───── Provided data ─────

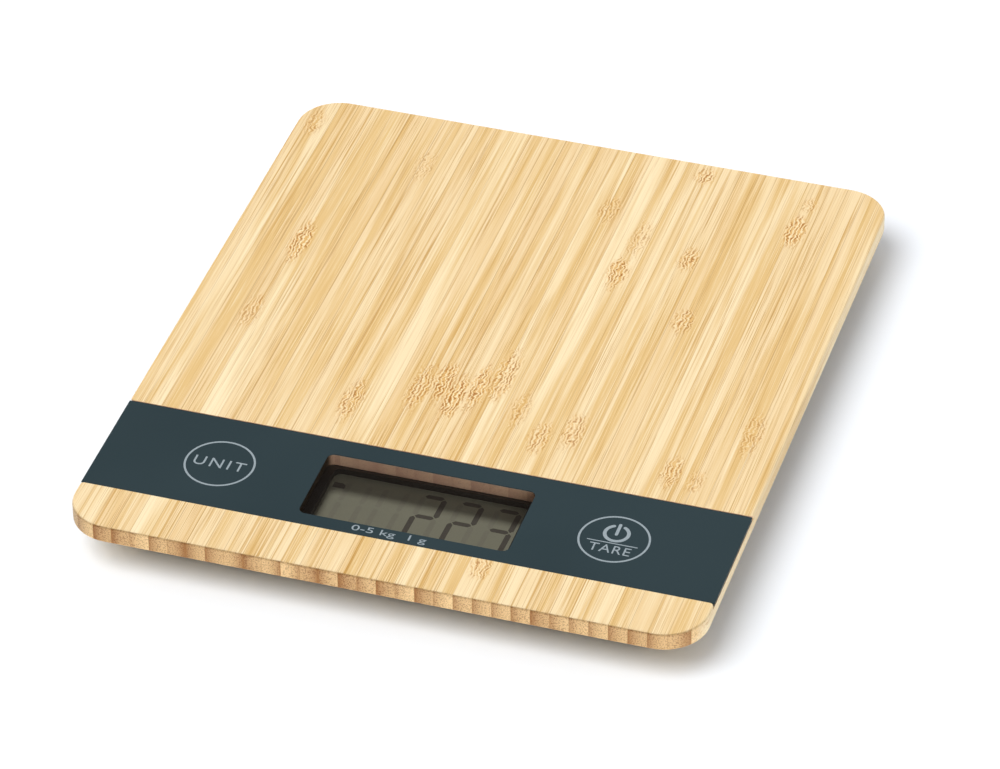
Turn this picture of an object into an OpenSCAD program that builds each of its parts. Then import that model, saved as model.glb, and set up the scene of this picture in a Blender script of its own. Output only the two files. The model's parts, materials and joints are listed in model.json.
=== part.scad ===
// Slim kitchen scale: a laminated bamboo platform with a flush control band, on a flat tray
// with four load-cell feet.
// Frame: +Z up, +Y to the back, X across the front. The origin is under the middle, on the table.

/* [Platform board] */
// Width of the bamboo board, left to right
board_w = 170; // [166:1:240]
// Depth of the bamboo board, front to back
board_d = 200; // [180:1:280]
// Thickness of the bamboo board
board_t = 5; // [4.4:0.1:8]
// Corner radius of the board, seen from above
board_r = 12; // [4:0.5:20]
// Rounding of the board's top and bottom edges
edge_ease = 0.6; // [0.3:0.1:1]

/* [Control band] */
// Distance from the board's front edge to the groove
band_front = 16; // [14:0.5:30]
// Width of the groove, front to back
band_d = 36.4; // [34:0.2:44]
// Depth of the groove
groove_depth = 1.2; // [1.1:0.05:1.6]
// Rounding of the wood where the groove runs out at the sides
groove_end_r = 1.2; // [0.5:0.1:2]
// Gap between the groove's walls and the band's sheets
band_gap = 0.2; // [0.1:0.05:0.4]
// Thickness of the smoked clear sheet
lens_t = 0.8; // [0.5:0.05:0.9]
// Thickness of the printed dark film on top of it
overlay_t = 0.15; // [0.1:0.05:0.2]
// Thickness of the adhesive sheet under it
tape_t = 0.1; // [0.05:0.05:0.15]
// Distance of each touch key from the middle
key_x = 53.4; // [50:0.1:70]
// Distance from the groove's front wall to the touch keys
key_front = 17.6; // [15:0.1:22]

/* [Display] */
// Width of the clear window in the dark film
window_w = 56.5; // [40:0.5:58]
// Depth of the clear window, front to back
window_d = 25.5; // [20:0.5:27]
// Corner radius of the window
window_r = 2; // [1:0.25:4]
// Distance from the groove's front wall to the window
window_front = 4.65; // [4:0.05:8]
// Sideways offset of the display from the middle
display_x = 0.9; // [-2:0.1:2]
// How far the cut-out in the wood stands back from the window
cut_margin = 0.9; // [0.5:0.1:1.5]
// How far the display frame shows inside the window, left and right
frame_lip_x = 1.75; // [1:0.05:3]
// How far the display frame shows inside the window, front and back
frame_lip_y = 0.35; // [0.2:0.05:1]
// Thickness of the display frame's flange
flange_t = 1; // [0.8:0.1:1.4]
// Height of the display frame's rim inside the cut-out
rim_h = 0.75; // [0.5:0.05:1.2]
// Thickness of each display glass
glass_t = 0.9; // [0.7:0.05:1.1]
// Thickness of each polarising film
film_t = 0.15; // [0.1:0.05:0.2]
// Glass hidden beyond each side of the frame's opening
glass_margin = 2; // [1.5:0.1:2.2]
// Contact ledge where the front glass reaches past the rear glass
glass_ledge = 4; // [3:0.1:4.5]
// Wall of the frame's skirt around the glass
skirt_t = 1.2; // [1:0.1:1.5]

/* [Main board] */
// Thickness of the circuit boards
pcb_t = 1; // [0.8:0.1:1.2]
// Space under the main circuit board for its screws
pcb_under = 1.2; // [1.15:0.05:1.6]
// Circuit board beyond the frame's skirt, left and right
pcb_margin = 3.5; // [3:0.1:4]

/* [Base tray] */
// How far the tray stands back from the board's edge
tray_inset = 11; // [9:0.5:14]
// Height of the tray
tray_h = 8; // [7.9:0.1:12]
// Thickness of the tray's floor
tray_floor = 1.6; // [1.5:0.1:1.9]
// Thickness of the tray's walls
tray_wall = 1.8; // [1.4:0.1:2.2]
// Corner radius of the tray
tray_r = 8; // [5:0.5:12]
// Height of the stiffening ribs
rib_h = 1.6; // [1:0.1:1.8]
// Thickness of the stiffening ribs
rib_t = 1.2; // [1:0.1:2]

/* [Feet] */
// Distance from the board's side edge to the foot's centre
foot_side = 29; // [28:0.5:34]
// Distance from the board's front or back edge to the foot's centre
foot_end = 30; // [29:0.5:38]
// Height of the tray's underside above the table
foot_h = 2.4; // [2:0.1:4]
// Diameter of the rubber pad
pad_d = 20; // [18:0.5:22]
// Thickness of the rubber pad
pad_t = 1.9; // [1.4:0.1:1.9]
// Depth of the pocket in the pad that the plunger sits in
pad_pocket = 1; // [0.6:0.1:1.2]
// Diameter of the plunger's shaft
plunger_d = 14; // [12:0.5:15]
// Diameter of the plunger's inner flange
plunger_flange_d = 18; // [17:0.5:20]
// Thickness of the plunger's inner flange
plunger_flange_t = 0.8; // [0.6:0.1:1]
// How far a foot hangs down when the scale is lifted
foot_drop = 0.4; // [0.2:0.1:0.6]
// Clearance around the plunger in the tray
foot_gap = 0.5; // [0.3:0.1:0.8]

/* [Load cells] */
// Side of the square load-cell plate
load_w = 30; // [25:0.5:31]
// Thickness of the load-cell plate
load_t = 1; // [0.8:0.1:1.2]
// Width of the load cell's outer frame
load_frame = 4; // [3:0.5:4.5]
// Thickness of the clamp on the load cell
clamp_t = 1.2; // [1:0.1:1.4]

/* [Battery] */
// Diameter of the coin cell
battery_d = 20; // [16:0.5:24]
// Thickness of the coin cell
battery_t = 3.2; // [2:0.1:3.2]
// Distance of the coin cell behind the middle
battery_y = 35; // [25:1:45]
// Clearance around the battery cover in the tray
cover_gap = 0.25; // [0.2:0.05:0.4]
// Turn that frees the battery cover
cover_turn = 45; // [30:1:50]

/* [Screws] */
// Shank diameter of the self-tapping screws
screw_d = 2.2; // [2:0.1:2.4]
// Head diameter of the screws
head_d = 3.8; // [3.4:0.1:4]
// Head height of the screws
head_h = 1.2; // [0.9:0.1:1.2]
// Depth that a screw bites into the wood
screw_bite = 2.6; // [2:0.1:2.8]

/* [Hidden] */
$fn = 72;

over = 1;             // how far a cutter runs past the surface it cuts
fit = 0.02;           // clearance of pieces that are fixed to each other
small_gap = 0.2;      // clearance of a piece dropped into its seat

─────

- _Short task_:
Give again, word for word, the lines of the listing, starting at its first line and ending with the line containing "edge_ease = 0.6; // [0.3:0.1:1]".

- _Result of this exercise_:
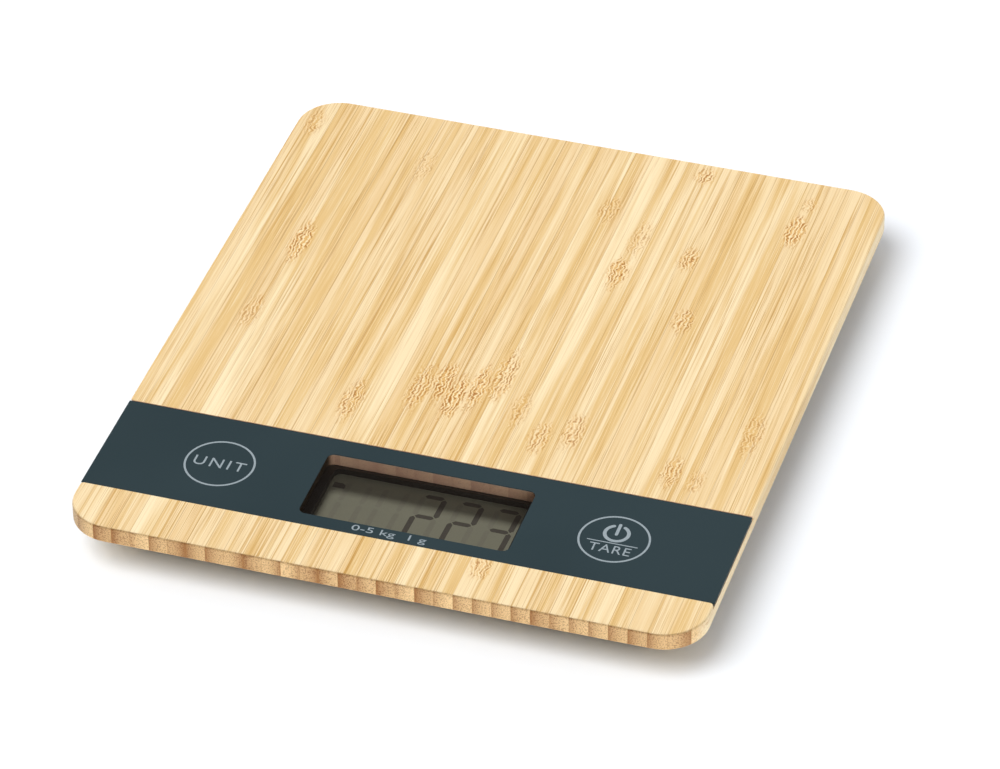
Turn this picture of an object into an OpenSCAD program that builds each of its parts. Then import that model, saved as model.glb, and set up the scene of this picture in a Blender script of its own. Output only the two files. The model's parts, materials and joints are listed in model.json.
=== part.scad ===
// Slim kitchen scale: a laminated bamboo platform with a flush control band, on a flat tray
// with four load-cell feet.
// Frame: +Z up, +Y to the back, X across the front. The origin is under the middle, on the table.

/* [Platform board] */
// Width of the bamboo board, left to right
board_w = 170; // [166:1:240]
// Depth of the bamboo board, front to back
board_d = 200; // [180:1:280]
// Thickness of the bamboo board
board_t = 5; // [4.4:0.1:8]
// Corner radius of the board, seen from above
board_r = 12; // [4:0.5:20]
// Rounding of the board's top and bottom edges
edge_ease = 0.6; // [0.3:0.1:1]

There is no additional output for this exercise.